Being able to choose between an original and a copy, who would choose the copy? Here is the challenge: finding life’s original, not the copy. Jesus does not offer surrogates, but true life, true love, true richness! How will young people be able to follow us in faith if they do not see us choose the original, if they see us adjusting to half measures? It is awful to find half-measure Christians, — allow me the word — ‘dwarf’ Christians; they grow to a certain height and no more; Christians with a miniaturized, closed heart. It is awful to find this. We need the example of someone who invites me to a ‘beyond’, a ‘plus’, to grow a little. Saint Ignatius called it the ‘magis’, “the fire, the fervour of action that rouses us from slumber”.[4]
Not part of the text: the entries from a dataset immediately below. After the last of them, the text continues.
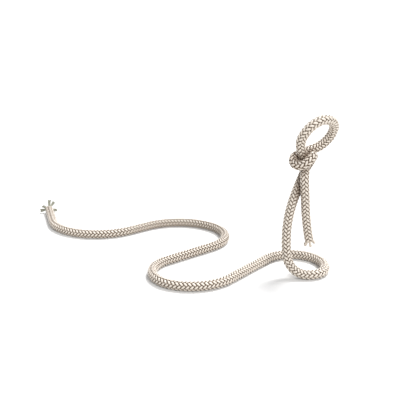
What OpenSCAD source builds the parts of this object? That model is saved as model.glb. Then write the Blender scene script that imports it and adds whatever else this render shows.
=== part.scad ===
// Table-top neck carrier: one braided rope that seems to stand by itself. A bent steel rod inside
// the braid holds every curve. The rope snakes over the table, climbs as a riser, takes one turn
// round its own end as a knot, and closes above it as a collar for a neck.
// Frame: +Z is up, the table is z = 0, +X is the way a held neck points. The origin is on the table
// under the point where the riser leaves it.

/* [Rope] */
// Diameter of the braid where the rod runs loosely inside it
rope_d = 11.5; // [10.5:0.5:12.5]
// Diameter of the braid where the knot pulls it tight
tight_d = 9.6; // [9:0.1:10.4]
// Diameter of the tail, which has a soft core instead of the rod
tail_d = 9.6; // [9:0.1:10]
// Depth of the flat that the rope's own weight gives its underside
flat_depth = 0.5; // [0.3:0.1:0.8]

/* [Rod] */
// Diameter of the bent steel rod
rod_d = 5; // [4:0.5:5.5]
// Gap all round between the rod and the braid
rod_gap = 0.2; // [0.1:0.05:0.4]
// Length of the cap over each end of the rod
cap_len = 9; // [6:1:14]
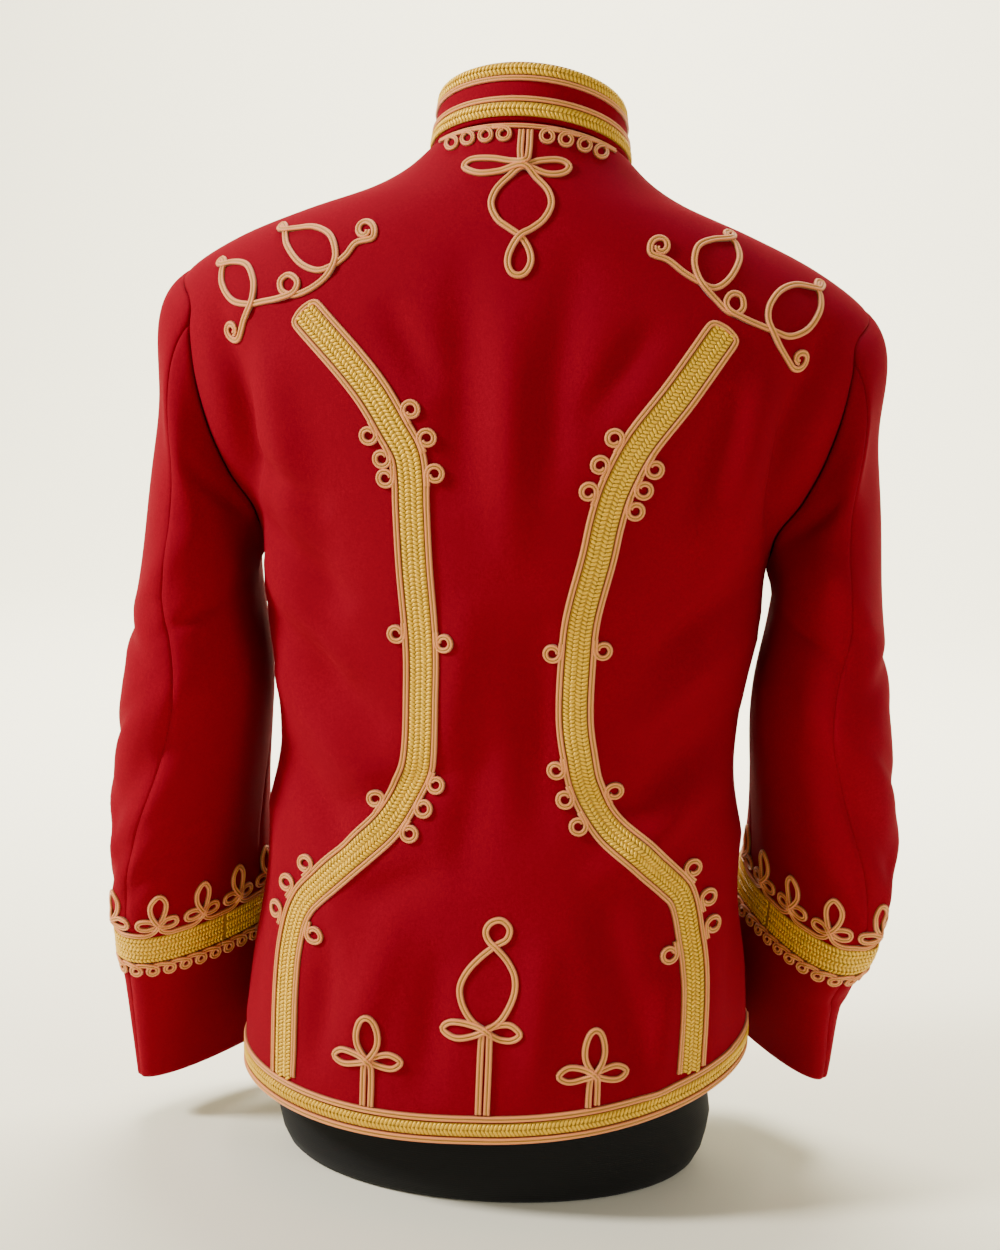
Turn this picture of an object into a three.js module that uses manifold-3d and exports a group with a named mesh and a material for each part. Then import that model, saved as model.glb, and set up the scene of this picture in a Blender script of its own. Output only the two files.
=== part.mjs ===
// A hussar tunic of red wool cloth, trimmed with gold lace and braid cord, on a limbless dress form.
// Millimetres, +Z up. The tunic's back faces -Y and its wearer's right side is +X. The form stands
// on its flat base at Z = 0. Each piece that is cut and sewn, or laid on, is its own closed solid.

import * as THREE from 'three';
import { mergeVertices } from 'three/addons/utils/BufferGeometryUtils.js';
import Module from 'manifold-3d';

const wasm = await Module();
wasm.setup();

// ---------------------------------------------------------------- driving dimensions
const wall = 2.2;              // thickness of the wool cloth
const seamGap = 0.3;           // between two pieces at a seam
// from the cloth's outside to the underside of lace and cord; more where both are coarse facets
const trimLift = { hem: 0.5, collar: 0.9, back: 1.0, cuff: 1.5, button: 0.5 };
const lapHalf = 9;             // each front passes the centre line by this much
const lapStep = 17;            // length over which the under front drops below the upper one
const lapDrop = wall + 0.5;
const lapRoom = 3;             // the form lies deeper by this much under the lapped fronts
const collarRise = 36;
const collarLift = 0.7;        // from the neck seam's edge to the collar's
const collarTaper = [0.92, 0.91];   // collar's top ring against its seam ring, across and in depth
const laceWidth = 15;
const cuffLaceWidth = 21;
const laceThick = 1.2;
const cordWidth = 4.2;
const cordHeight = 2.0;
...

The path of what is lacking passes through what there is. Jesus did not come to abolish the Law nor the Prophets, but to fulfil. We must start from reality in order to take the leap into ‘what we lack’. We must scrutinize the ordinary in order to open ourselves to the extraordinary.
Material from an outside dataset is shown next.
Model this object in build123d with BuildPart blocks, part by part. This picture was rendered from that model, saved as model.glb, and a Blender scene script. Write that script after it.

In these catecheses we will take the two tablets of Moses as Christians, taking Jesus’ hand, in order to pass from the illusions of youth to the treasure that is in heaven, walking behind Him. We will discover, in each of these laws, ancient and wise, the door opened by the Father who is in heaven so that the Lord Jesus, who has crossed the threshold, may lead us to true life. His life. The life of the children of God.
Special Greetings
Tomorrow the Football World Cup will open in Russia. I would like to extend my cordial greeting to the players and to the organizers as well as to those who are following, through the means of social communications, this event which surpasses every border.
May this important sporting event be an occasion of encounter, dialogue and fraternity among different cultures and religions, fostering solidarity and peace among the nations.
I greet the English-speaking pilgrims and visitors taking part in today’s Audience, particularly those from England, Scotland, Malta, Australia, Indonesia, Liechtenstein, Malaysia, the Philippines, Canada and the United States of America. Upon all of you, and your families, I invoke the joy and peace of our Lord Jesus Christ. God bless you!
I offer a special thought to young people, to the elderly, to the sick and to newlyweds. Today is the memorial of Saint Anthony of Padua, Doctor of the Church and Patron of the Poor. May he teach you the beauty of authentic and freely given love; only by loving as He loved, will no one around you feel marginalized and, at the same time, will you yourselves feel ever stronger in the trials of life.
[1] The Fathers speak of cowardice (oligopsychìa). Saint John Damascene defines it as “the fear of completing an action” (Exact exposition of the Orthodox faith, ii, 15) and Saint John Climacus adds that “cowardice is a childish disposition, in an old, vainglorious soul” (Ladder of Divine Ascent, xxi, 2).
[2] Cf. Letter to Isidoro Bonini, 27 February 1925.
[3] “The eye was created for light, the ear for sounds, each thing for its particular purpose, and the desire of the soul for soaring toward Christ” (Nicholas Cabasilas, The Life in Christ, ii, 90).
[4] Address to the 36th General Congregation of the Society of Jesus, 24 October 2016: “It is a magis, that plus that leads Ignatius to undertake initiatives, to follow them through, and to evaluate their real impact on peoples’ lives in matters of faith, justice, mercy, and charity”.